Stated task — The first line to copy is the one with "build_bowl_straps(helmet)"; the last is the one with "a painted face.". Copy each line in that range exactly, leaving out all others.

───── Information supplied

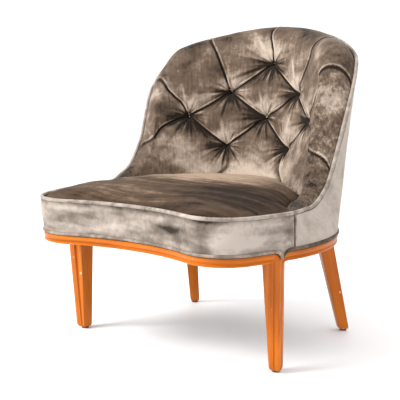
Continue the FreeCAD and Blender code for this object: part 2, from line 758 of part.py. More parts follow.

──────────
───── Information supplied

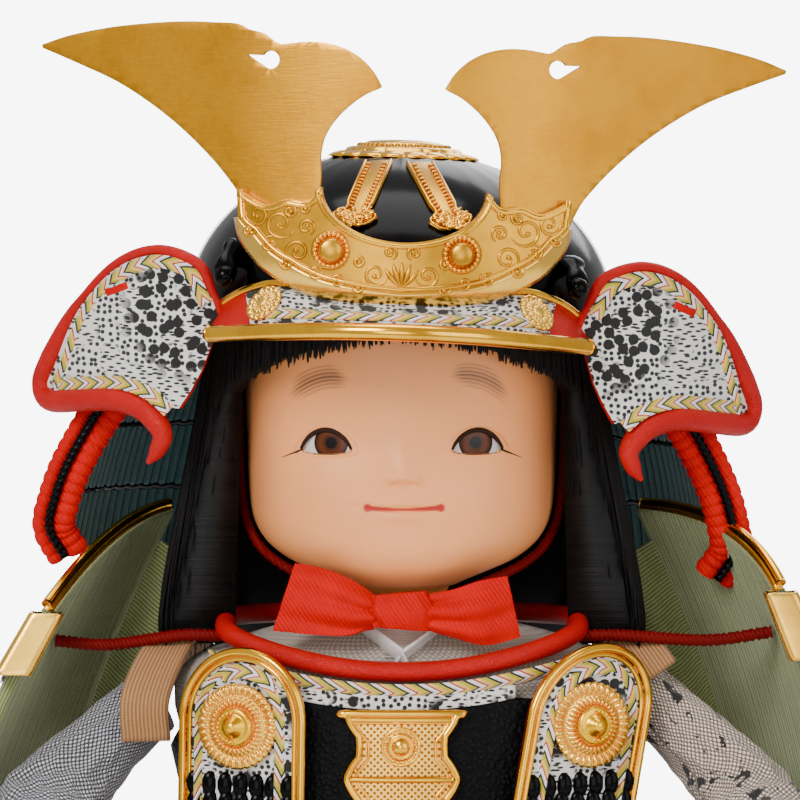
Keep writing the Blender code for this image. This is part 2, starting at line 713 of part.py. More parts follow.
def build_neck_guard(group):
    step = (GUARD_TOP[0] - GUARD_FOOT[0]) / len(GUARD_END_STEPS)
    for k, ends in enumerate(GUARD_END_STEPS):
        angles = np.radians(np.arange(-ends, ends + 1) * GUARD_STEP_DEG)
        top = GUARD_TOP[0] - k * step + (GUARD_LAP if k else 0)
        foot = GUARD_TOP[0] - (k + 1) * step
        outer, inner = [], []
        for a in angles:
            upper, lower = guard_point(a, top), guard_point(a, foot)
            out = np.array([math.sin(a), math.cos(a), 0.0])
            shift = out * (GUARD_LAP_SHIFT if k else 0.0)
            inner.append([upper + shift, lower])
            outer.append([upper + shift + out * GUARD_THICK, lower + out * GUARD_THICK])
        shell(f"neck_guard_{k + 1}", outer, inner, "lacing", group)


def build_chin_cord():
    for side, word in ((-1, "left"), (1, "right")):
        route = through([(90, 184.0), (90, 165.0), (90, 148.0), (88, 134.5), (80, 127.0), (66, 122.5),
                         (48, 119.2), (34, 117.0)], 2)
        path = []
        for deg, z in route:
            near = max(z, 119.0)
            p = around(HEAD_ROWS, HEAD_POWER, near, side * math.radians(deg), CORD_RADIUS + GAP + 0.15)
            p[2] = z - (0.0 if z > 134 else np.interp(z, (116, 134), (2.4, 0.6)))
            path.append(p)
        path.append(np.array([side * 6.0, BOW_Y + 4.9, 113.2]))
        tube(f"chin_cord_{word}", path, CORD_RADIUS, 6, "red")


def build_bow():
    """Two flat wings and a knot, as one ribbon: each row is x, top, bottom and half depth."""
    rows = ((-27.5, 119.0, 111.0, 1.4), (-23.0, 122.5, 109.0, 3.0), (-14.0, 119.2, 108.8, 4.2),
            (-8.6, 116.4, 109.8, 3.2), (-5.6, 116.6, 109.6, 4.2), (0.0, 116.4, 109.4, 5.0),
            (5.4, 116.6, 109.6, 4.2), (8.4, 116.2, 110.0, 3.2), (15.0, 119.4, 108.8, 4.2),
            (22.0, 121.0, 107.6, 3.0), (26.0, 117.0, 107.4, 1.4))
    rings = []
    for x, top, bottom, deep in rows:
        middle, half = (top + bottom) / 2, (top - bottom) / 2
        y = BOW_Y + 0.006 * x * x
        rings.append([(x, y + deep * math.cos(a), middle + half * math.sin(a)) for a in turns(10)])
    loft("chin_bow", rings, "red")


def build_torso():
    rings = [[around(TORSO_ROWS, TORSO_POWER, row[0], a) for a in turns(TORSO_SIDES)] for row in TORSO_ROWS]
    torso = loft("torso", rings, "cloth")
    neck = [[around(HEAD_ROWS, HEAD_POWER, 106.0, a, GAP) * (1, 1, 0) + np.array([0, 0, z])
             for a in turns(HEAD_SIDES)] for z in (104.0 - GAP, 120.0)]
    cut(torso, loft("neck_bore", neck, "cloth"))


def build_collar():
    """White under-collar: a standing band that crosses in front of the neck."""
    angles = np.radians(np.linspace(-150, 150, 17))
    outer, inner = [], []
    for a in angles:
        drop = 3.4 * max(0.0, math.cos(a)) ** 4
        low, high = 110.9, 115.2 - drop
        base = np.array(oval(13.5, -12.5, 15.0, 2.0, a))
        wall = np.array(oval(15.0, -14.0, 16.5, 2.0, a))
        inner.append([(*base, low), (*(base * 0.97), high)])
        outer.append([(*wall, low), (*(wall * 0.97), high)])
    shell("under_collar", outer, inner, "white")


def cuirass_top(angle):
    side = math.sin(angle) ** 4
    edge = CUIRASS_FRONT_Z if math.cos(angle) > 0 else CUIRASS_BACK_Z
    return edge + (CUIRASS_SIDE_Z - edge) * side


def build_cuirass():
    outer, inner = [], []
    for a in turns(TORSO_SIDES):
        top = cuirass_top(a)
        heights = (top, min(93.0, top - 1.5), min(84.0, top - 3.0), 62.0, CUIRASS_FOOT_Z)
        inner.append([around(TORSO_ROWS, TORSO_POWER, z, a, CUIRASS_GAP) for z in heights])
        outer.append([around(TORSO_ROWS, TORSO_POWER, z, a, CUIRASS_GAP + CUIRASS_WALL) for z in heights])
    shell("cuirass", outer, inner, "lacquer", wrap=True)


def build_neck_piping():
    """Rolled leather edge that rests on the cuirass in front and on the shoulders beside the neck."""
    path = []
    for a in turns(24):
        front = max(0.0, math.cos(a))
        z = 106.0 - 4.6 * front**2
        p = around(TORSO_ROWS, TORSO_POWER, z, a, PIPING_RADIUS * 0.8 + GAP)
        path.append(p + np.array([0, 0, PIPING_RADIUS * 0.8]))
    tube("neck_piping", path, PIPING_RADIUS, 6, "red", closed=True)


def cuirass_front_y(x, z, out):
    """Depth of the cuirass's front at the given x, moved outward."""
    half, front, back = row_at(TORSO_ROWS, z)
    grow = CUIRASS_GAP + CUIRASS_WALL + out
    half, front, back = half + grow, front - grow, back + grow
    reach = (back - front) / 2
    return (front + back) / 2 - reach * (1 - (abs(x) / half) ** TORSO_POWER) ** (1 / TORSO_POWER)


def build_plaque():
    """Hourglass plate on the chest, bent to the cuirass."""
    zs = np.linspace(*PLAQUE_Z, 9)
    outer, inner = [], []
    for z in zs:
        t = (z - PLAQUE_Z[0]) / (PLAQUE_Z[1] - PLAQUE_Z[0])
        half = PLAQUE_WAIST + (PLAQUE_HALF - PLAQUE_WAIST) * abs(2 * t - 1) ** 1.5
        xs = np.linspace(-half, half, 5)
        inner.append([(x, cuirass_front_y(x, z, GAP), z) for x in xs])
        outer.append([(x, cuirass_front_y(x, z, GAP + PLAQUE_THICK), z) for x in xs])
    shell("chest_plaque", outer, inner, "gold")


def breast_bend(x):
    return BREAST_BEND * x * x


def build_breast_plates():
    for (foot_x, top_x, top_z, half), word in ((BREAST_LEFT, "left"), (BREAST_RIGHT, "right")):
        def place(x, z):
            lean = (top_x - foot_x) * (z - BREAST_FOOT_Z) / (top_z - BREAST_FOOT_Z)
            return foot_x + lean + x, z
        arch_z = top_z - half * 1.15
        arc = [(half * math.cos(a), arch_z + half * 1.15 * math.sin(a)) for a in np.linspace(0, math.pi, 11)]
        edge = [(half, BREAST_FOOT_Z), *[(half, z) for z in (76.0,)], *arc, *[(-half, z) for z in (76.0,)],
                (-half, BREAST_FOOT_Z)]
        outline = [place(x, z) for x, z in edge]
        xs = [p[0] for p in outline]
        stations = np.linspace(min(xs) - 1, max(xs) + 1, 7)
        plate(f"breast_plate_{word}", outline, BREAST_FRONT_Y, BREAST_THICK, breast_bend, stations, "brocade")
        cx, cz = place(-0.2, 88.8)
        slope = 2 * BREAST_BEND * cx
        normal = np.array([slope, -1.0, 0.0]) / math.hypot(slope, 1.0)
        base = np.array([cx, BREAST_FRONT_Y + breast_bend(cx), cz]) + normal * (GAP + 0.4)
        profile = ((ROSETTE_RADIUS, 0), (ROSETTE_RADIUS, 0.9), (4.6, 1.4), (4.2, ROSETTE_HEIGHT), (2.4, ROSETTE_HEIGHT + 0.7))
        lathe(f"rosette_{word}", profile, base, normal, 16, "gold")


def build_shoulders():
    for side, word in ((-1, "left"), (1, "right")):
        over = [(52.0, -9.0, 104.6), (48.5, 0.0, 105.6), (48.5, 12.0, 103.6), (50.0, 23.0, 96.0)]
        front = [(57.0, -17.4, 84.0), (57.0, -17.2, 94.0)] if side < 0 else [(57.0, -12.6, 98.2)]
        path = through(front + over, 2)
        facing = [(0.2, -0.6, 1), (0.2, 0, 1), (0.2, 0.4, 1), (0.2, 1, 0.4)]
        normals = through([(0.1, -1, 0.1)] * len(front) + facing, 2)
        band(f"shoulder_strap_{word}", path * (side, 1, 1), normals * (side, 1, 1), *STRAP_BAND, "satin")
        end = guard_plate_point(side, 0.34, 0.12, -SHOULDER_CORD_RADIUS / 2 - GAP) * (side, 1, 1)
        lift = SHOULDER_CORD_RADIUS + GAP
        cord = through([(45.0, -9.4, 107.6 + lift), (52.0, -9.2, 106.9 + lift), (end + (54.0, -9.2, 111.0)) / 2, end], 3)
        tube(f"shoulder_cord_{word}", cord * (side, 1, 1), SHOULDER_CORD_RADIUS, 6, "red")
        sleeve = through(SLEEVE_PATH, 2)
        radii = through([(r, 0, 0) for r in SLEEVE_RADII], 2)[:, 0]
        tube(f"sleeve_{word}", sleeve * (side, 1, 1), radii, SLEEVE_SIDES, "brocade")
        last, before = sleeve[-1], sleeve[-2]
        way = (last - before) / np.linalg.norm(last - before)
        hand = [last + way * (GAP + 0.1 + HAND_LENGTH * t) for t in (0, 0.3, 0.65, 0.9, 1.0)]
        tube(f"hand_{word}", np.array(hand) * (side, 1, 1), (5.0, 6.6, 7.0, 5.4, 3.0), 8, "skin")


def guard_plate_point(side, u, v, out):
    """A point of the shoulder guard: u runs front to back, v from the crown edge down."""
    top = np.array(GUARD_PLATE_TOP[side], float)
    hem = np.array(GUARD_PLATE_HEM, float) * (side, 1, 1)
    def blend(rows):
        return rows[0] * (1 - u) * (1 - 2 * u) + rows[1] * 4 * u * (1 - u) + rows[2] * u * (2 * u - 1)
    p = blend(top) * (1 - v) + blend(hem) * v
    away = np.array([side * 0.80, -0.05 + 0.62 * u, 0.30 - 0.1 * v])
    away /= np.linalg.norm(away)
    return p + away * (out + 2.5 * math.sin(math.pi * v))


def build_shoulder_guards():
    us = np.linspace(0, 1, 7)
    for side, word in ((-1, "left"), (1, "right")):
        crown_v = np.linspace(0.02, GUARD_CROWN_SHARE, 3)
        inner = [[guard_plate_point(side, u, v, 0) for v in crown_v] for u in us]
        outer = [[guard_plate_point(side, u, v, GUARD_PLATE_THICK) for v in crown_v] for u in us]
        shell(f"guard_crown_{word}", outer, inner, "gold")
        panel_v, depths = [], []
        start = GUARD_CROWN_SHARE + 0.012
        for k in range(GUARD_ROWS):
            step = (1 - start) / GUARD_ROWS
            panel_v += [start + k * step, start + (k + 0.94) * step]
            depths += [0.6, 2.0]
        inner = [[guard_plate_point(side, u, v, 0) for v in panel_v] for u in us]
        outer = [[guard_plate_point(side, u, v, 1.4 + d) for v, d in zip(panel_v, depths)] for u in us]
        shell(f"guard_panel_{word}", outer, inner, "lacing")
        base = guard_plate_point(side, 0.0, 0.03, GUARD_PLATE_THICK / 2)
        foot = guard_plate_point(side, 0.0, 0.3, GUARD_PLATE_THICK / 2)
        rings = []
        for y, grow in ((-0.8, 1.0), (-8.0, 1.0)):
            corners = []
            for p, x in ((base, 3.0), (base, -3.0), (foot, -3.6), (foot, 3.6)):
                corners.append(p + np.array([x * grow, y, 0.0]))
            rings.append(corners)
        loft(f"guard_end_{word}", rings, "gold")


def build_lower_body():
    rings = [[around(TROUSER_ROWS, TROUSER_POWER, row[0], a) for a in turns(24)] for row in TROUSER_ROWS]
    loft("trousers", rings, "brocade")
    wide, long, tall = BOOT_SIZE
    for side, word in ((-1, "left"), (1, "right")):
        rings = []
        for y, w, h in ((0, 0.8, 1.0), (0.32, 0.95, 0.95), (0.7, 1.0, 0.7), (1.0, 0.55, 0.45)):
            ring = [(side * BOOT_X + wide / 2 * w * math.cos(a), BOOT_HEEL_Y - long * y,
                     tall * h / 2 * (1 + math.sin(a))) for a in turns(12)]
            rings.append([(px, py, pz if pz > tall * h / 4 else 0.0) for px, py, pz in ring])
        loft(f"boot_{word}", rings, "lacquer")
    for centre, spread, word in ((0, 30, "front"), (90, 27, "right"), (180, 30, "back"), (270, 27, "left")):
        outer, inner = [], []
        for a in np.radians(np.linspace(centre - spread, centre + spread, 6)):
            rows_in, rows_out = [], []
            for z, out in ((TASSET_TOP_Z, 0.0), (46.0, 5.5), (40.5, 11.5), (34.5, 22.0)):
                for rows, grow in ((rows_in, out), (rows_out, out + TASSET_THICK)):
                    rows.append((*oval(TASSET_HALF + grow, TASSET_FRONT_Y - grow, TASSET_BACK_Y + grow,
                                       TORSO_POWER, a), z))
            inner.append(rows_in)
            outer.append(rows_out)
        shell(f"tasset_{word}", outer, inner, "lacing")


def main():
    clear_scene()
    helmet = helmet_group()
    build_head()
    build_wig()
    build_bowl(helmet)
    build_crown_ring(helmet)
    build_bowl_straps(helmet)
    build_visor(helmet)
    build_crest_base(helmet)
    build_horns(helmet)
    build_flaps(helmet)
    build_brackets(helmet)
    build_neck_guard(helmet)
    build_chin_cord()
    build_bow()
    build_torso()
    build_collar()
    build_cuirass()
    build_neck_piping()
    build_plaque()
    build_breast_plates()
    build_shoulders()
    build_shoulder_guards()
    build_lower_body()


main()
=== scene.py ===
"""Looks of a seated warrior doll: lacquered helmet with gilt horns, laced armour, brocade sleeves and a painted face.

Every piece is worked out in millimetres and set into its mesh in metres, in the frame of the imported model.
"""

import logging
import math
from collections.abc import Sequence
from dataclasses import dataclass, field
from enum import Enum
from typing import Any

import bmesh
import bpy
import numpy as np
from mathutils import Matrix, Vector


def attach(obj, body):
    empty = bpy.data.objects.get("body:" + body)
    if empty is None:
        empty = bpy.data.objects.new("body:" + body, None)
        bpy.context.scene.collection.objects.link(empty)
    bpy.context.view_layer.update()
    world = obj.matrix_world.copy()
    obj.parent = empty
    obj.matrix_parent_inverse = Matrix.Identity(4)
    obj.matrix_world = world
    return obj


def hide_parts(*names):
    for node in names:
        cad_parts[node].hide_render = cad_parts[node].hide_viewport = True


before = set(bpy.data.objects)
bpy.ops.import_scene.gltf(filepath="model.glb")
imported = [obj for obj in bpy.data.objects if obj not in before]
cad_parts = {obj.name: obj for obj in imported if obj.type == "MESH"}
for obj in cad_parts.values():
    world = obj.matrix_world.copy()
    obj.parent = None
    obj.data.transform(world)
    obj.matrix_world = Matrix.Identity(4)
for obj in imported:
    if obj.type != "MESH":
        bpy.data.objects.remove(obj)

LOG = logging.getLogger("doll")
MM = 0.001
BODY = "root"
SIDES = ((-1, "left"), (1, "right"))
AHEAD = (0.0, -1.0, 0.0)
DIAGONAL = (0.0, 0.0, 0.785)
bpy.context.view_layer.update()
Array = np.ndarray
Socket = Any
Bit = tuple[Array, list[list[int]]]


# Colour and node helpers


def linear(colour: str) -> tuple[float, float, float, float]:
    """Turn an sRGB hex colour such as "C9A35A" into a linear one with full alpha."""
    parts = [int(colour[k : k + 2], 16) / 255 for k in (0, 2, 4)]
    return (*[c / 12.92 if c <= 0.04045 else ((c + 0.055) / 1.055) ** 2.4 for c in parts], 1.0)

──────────

Result for this task —
    build_bowl_straps(helmet)
    build_visor(helmet)
    build_crest_base(helmet)
    build_horns(helmet)
    build_flaps(helmet)
    build_brackets(helmet)
    build_neck_guard(helmet)
    build_chin_cord()
    build_bow()
    build_torso()
    build_collar()
    build_cuirass()
    build_neck_piping()
    build_plaque()
    build_breast_plates()
    build_shoulders()
    build_shoulder_guards()
    build_lower_body()


main()
=== scene.py ===
"""Looks of a seated warrior doll: lacquered helmet with gilt horns, laced armour, brocade sleeves and a painted face.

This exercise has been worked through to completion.